Sitting in the fourth row on the first-base side I was reminded of my 1987 visit to the West Virginia State Penitentiary in Moundsville. It was a press tour to show off “renovations” and repairs done following a pretty major riot at the gothic castle-like facility that looks like something Jack Kirby would draw up for Marvel Comics. The giant walled behemoth shared a neighborhood in Moundsville with rows of clapboard houses with small lawns. Above the massive main door was the ironic state motto: “Mountaineers Are Always Free.” Tell that to the seniors who were inside doing life for some gas station robbery gone awry in the 1950s.
It was a pleasant enough evening in the desert, but the high walls of Cashman Field give you a feeling of confinement. I also have a problem with the glib naming of a AAA franchise after Area 51, a classified section of an Air Force base outside Nevada. The commercializing of UFOs and aliens possibly kept at the facility should also be called into question. We demand answers! Was there a Roswell crash and were the black ops researchers studying extraterrestrials at the site? The 51s have been the Mets entrant in the Pacific Coast League since 2013, but the Las Vegas franchise has been a super-whore of the minor leagues for decades, with 11 different MLB squads calling it a AAA home since 1961. The souvenir cup has the traditional alien face (slightly resembling former Pirates outfielder Jason Bay) and a chain-link fence motif throughout. What kind of message is being sent to local Vegas kids who all want to be like local baseball automatons Bryce Harper and Kris Bryant? At least we got to see a submariner on the mound in the form of 28-year-old former Brewer Ben Rowen. Former Mets backstop Kevin Plawecki also looked comfortable plying his trade. By the seventh inning or so Fresno had an outfielder on the mound and batting practice was on for Las Vegas. Strange that Fresno skipper Tony DeFrancesco, the old Seton Hall Pirate, would have to act in such bizarre fashion. Perhaps he had been abducted and probed while on the way to the ballpark? These are legitimate questions.

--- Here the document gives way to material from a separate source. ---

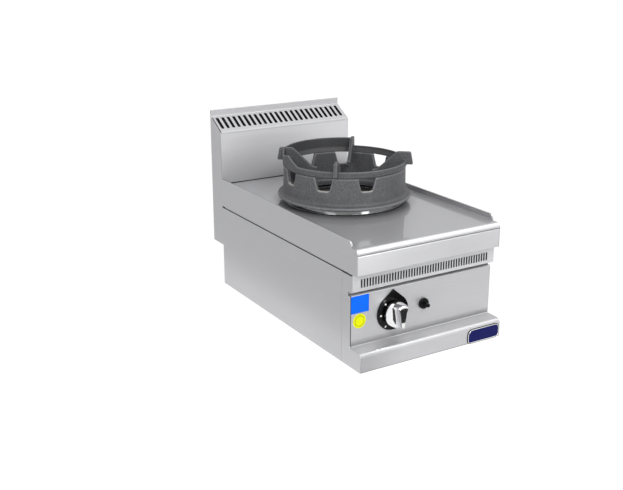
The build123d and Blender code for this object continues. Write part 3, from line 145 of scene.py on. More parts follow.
class Flow:
    """A socket in a sum: each Python operator on it adds one Math node, and 1 - mask works."""

    def __init__(self, finish, socket):
        self.finish = finish
        self.socket = socket

    def maths(self, operation, *values):
        """One Math node on this socket and the values."""
        return self.finish.node("ShaderNodeMath", {"operation": operation}, dict(enumerate((self, *values))))

    def __add__(self, other):
        return self.maths("ADD", other)

    __radd__ = __add__

    def __mul__(self, other):
        return self.maths("MULTIPLY", other)

    __rmul__ = __mul__

    def __sub__(self, other):
        return self.maths("SUBTRACT", other)

    def __rsub__(self, other):
        return self.finish.node("ShaderNodeMath", {"operation": "SUBTRACT"}, {0: other, 1: self})

    def __truediv__(self, other):
        return self.maths("DIVIDE", other)

    def __pow__(self, other):
        return self.maths("POWER", other)

    def clamped(self):
        """The value held between 0 and 1."""
        return self.finish.node("ShaderNodeClamp", {}, {"Value": self})

    def between(self, low, high):
        """0 at low, 1 at high, straight between them."""
        return ((self - low) / (high - low)).clamped()


class Finish:
    """One procedural material on a Principled shader."""

    def __init__(self, name, **constants):
        self.material = bpy.data.materials.new(name)
        self.material.use_nodes = True
        self.tree = self.material.node_tree
        self.tree.nodes.clear()
        self.output = self.tree.nodes.new("ShaderNodeOutputMaterial")
        self.shader = self.tree.nodes.new("ShaderNodeBsdfPrincipled")
        self.tree.links.new(self.shader.outputs[0], self.output.inputs["Surface"])
        for socket, value in constants.items():
            self.shader.inputs[socket.replace("_", " ")].default_value = value

    def node(self, kind, settings=None, inputs=None, output=0):
        """Any node: its settings first, then the values or links of its sockets; gives one of its outputs."""
        made = self.tree.nodes.new(kind)
        for key, value in (settings or {}).items():
            setattr(made, key, value)
        for key, value in (inputs or {}).items():
            self.join(value, made.inputs[key])
        return Flow(self, made.outputs[output])

    def join(self, value, socket):
        """A link where the value is a Flow, and otherwise the socket's own value."""
        if isinstance(value, Flow):
            self.tree.links.new(value.socket, socket)
        elif socket.type == "RGBA" and len(value) == 3:
            socket.default_value = (*value, 1)
        else:
            socket.default_value = value

    def mix(self, share, low, high):
        """Colours mixed by a share."""
        return self.node("ShaderNodeMix", {"data_type": "RGBA"}, {0: share, 6: low, 7: high}, output=2)

    def place(self, stretch=(1, 1, 1)):
        """Object coordinates, stretched."""
        point = self.node("ShaderNodeTexCoord", output=3)
        return self.node("ShaderNodeMapping", {}, {"Vector": point, "Scale": stretch})

    def noise(self, scale, detail=2.0, rough=0.5, stretch=(1, 1, 1)):
        """Smooth noise, from 0 to 1, with that many waves per metre."""
        return self.node("ShaderNodeTexNoise", {}, {
            "Vector": self.place(stretch), "Scale": scale, "Detail": detail, "Roughness": rough})

    def grains(self, scale):
        """Distance to the nearest of scattered grains."""
        return self.node("ShaderNodeTexVoronoi", {}, {"Vector": self.place(), "Scale": scale})

    def axis(self, index):
        """One Object coordinate, in metres."""
        point = self.node("ShaderNodeTexCoord", output=3)
        return self.node("ShaderNodeSeparateXYZ", {}, {0: point}, output=index)

    def reach(self, axis, across=(0, 1)):
        """One Object coordinate or, for a place, the distance from it in the two coordinates across: from an
        upright axis, where these are X and Y."""
        if not isinstance(axis, tuple):
            return self.axis(axis)
        first, second = (self.axis(index) - part for index, part in zip(across, axis))
        return (first * first + second * second) ** 0.5

    def within(self, limits):
        """1 where each coordinate or distance has passed from its start to its end, and 0 before the
        start."""
        share = 1.0
        for axis, start, end in limits:
            share = self.reach(axis).between(start, end) * share
        return share

    def set(self, **sockets):
        """Links or values of the shader's own sockets."""
        for socket, value in sockets.items():
            self.join(value, self.shader.inputs[socket.replace("_", " ")])
        return self

    def bump(self, height, depth, strength=1.0):
        """The shader's normal from a height between 0 and 1, that deep in metres."""
        normal = self.node("ShaderNodeBump", {}, {"Strength": strength, "Distance": depth, "Height": height})
        return self.set(Normal=normal)


def shade(base, factor):
    """A colour made lighter or darker by a factor."""
    return tuple(min(1.0, part * factor) for part in base)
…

I also wonder why the Mets have their AAA so far away from Queens, why they use the DH at the AAA level. None of the bottle blondes in my section wearing fresh Raiders gear could tell me. Nor could the lazy bartenders in the sportsbook at the Cosmopolitan Hotel & Casino (should I have to wait an entire inning of Indians-White Sox to get a damn Stella?).

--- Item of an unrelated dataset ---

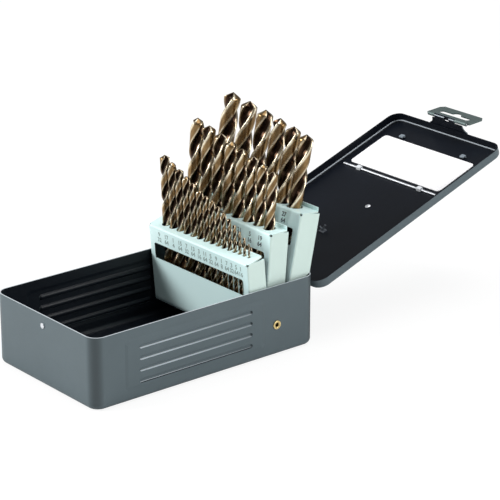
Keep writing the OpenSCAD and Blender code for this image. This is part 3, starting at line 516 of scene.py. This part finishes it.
heel = calc("MULTIPLY", near_line(0.46, 0.06), 0.6)
margin = calc("MULTIPLY", calc("MAXIMUM", near_line(0.05, 0.1), heel), run_out)
marked = grid.outputs["Mesh"]
for name, share in (("flute", calc("MULTIPLY", scoop, run_out)), ("margin", margin)):
    keep = drill_tree.nodes.new("GeometryNodeStoreNamedAttribute")
    keep.data_type = "FLOAT"
    keep.inputs["Name"].default_value = name
    drill_tree.links.new(marked, keep.inputs["Geometry"])
    drill_tree.links.new(share, keep.inputs["Value"])
    marked = keep.outputs[0]
shape = drill_tree.nodes.new("GeometryNodeSetPosition")
drill_tree.links.new(marked, shape.inputs["Geometry"])
drill_tree.links.new(spot.outputs[0], shape.inputs["Position"])
weld = drill_tree.nodes.new("GeometryNodeMergeByDistance")
weld.inputs["Distance"].default_value = 0.000002
drill_tree.links.new(shape.outputs[0], weld.inputs["Geometry"])
solid = drill_tree.nodes.new("GeometryNodeRealizeInstances")
drill_tree.links.new(weld.outputs[0], solid.inputs[0])
coat = drill_tree.nodes.new("GeometryNodeSetMaterial")
drill_tree.links.new(solid.outputs[0], coat.inputs["Geometry"])
drill_tree.links.new(given["Finish"], coat.inputs["Material"])
drill_tree.links.new(coat.outputs[0], drill_tree.nodes.new("NodeGroupOutput").inputs[0])


def grown(name, tree, values):
    """The mesh that a Geometry Nodes tree makes with these inputs."""
    seed = bpy.data.objects.new(name, bpy.data.meshes.new(name))
    bpy.context.scene.collection.objects.link(seed)
    modifier = seed.modifiers.new("grow", "NODES")
    modifier.node_group = tree
    for socket in tree.interface.items_tree:
        if socket.in_out == "INPUT" and socket.name in values:
            modifier[socket.identifier] = values[socket.name]
    ready = seed.evaluated_get(bpy.context.evaluated_depsgraph_get())
    mesh = bpy.data.meshes.new_from_object(ready)
    bpy.data.objects.remove(seed)
    return mesh


def piece(name, mesh, body):
    """A finished piece at the origin, riding on a body."""
    mesh.name = name
    made = bpy.data.objects.new(name, mesh)
    bpy.context.scene.collection.objects.link(made)
    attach(made, body)
    return made


def outward_faces(mesh):
    work = bmesh.new()
    work.from_mesh(mesh)
    bmesh.ops.recalc_face_normals(work, faces=work.faces)
    for face in work.faces:
        face.smooth = True
    work.to_mesh(mesh)
    work.free()


inch = 0.0254
shank_share = 0.26
lead_radii = 10.8
half_point = math.radians(59)
for tier, sizes in tier_rows.items():
    upright = Matrix.Translation(pivot) @ Matrix.Rotation(math.radians(-bit_lean[tier]), 4, "X")
    for n in sizes:
        node = f"drill_{n:02d}_64"
        seen = [upright.inverted() @ v.co for v in nodes[node].data.vertices]
        low_end = min(v.z for v in seen)
        radius = inch * n / 128
        centre = [(min(v[i] for v in seen) + max(v[i] for v in seen)) / 2 for i in (0, 1)]
        length = max(v.z for v in seen) - low_end
        mesh = grown(node + "_ground", drill_tree, {
            "Radius": radius, "Length": length, "Shank": shank_share * length,
            "Lead": lead_radii * radius, "Tip": radius / math.tan(half_point),
            "Start": 2.4 * n, "Around": 73, "Rows": 150, "Finish": straw.material,
        })
        mesh.transform(upright @ Matrix.Translation((*centre, low_end)))
        outward_faces(mesh)
        ground = piece(node + "_ground", mesh, f"bit_{n:02d}")
        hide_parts(node)

# ---- Size numbers ----
# Bit sizes printed in dark ink on the band of each tier, numerator above
# denominator, one pair under every hole.
figure_height = 0.0045
ink_thickness = 0.00002
stroke_weight = 0.00011
faded_ink = Paint("faded_ink")
faded_ink.colour(faded_ink.mottled(2500, rgb(124, 148, 146), rgb(160, 182, 178)))
faded_ink.rough(0.5, 0.1, 900)
ink = Paint("printed_ink")
ink.colour(ink.mottled(2500, rgb(34, 46, 54), rgb(66, 80, 86)))
ink.rough(0.5, 0.1, 900)


def print_row(words, lift):
    """Flat raised figures: each word is (text, x, height), centred, in the band's own plane."""
    whole = bmesh.new()
    stand = Matrix.Rotation(math.radians(90), 4, "X")
    for text, at, high in words:
        curve = bpy.data.curves.new("figures", "FONT")
        curve.body = text
        curve.size = figure_height
        curve.align_x = "CENTER"
        curve.extrude = ink_thickness
        curve.offset = stroke_weight
        curve.resolution_u = 3
        made = bpy.data.objects.new("figures", curve)
        bpy.context.scene.collection.objects.link(made)
        ready = made.evaluated_get(bpy.context.evaluated_depsgraph_get())
        flat = bpy.data.meshes.new_from_object(ready)
        bpy.data.objects.remove(made)
        flat.transform(Matrix.Translation((at, lift, high)) @ stand)
        whole.from_mesh(flat)
    mesh = bpy.data.meshes.new("figures")
    whole.to_mesh(mesh)
    whole.free()
    return mesh


print_bands = {
    "small": (0.0442, 0.0402, faded_ink),
    "medium": (0.0578, 0.0534, ink),
    "large": (0.0720, 0.0676, ink),
}
for tier, (top_row, low_row, tone) in print_bands.items():
    upright = Matrix.Translation(pivot) @ Matrix.Rotation(math.radians(-tier_lean[tier]), 4, "X")
    words = []
    for n in tier_rows[tier]:
        at = sum(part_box(f"drill_{n:02d}_64")[i][0] for i in (0, 1)) / 2
        share = math.gcd(n, 64)
        words.append((str(n // share), at, top_row))
        words.append((str(64 // share), at, low_row))
    figures = print_row(words, tier_front[tier] - ink_thickness)
    figures.transform(upright)
    figures.materials.append(tone.material)
    piece(f"figures_{tier}", figures, f"tier_{tier}_body")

The Las Vegas Sun had just run a field guide on new food concessions at Cashman Field and lines for the two main stands were the longest I’ve ever seen at a ballgame and that includes 1996 Yankee Stadium post-season disasters hosted by Aramark with the hand-torn tinfoil lids for the sodas. The décor of the park was rather bland for being a Vegas “attraction” and the usual minor league promotions between innings were miserly distributed. Some fans down front were intense baseball-wise. A guy to my right in an authentic Mexican League jersey was applauding the 51s after each gap shot. When Rosario collected another RBI, the man stood and cheered and I noticed he was missing his right hand, using his stump to make more noise than anyone in my section. The grounds crew had a somber pregame distribution of dirt concocted as an infield hybrid surface by a young grounds crew chief from Sacramento who passed away in the offseason. There was a heavyweight couple who completed a marriage proposal successfully in the sixth inning. At least the lighting was better than the crappy flashlights they use at Wrigley. Every time I watch a Cubs night game I wonder how they get away with deep shadows on the back of the pitcher’s mound.

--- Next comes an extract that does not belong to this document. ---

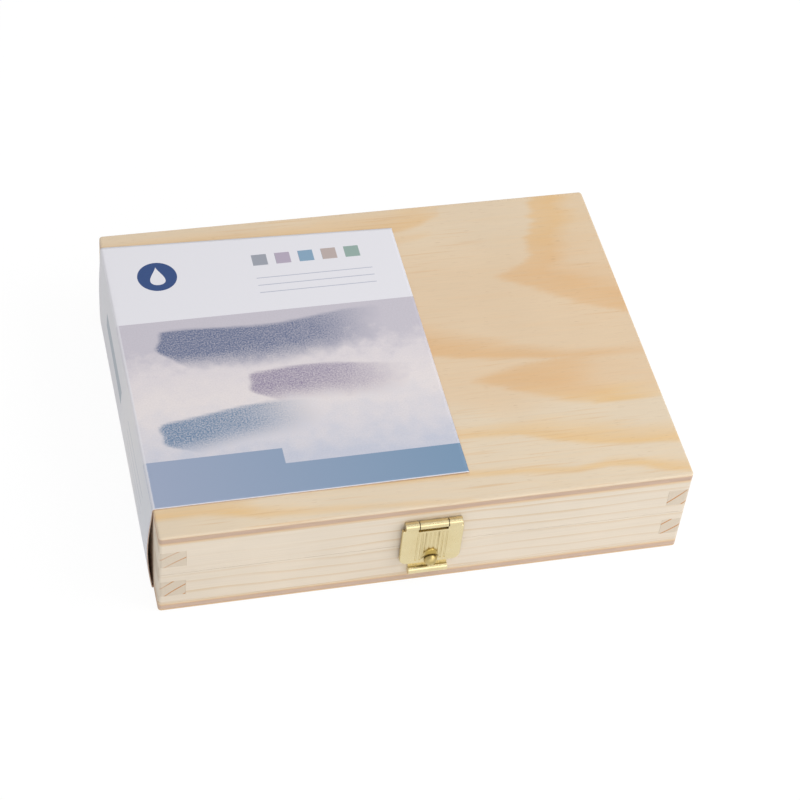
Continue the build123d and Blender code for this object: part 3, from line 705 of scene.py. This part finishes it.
def lid_figure(x, y):
    """How warm the veneer is at a point of the lid, and how peach its ground. A band is warmest just above
    its lower edge and fades with a smooth step over its width; a flame is warm along its outer edge and
    fades inwards. A slow wander bends all the edges a little, and two quick ones along the grain fray
    them."""
    x = (x + 1.2 * ripple(x * 0.6, y, 40.0, 3) + 1.6 * ripple(x * 0.12, y, 7.0, 11)
         + ripple(x * 0.1, y, 3.2, 12))
    y = y + 0.5 * ripple(x * 0.5, y * 1.3, 24.0, 8)
    warm = np.zeros_like(x)
    for line_x, line_y, widths, strengths in BANDS:
        above = y - np.interp(x, line_x, line_y)
        fade = 1.0 - smooth_step(0.1, 1.0, above / np.interp(x, line_x, widths))
        warm = np.maximum(warm, np.interp(x, line_x, strengths) * fade * smooth_step(-1.3, 1.0, above))
    for line_x, line_y, strengths in FLAMES:
        depth = flame_depth(x, y, line_x, line_y)
        body = np.interp(depth, FLAME_DEPTHS, strengths) * smooth_step(-1.8, 2.2, depth)
        # The front flame gets paler at its right end, towards its upper side.
        fade = 1.0 - 0.65 * smooth_step(57.0, 74.0, x) * (y < 0) * smooth_step(-29.0, -23.0, y)
        warm = np.maximum(warm, body * fade)
    tone = smooth_step(-36.0, -24.0, y + 3.0 * ripple(x, y, 30.0, 5))
    return warm, tone * (1.0 - 0.6 * smooth_step(30.0, 58.0, y))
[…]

Since Vegas is an unwalkable city thanks to all the highway abutments, pedestrian bridges and consumerist atriums blockading you into casino zones, lots of taxis were used. Almost every driver thought Vegas was going to “take off” once the Raiders and the NHL Golden Knights arrive. “MLB will see how well they do and want to come here to,” said a scattered and sun-blasted Giants fan driver. “They’re talking about a pro team out in Red Rocks, which would be awesome.” Stick to the garlic fries, stoner, I thought to myself. One bellhop fellow said he’d been waiting his whole life for a pro team here. “17 years isn’t that long,” I said as I boarded a cab bound for Circus Circus. Another cabbie told me “You better buy your home now because it is all going to go up” once the pro leagues drop their trousers in Vegas.
On the cab ride to Cashman Field, the taxi guy was of course a David Berkowitz type from Staten Island. I asked him about Rickles. “Did they dim the lights on the strip, or do they not do that here?” I asked. “Oh. That’s what that was for. I thought it was for Earth Day, though,” he said. Rickles would have had a field day with that one.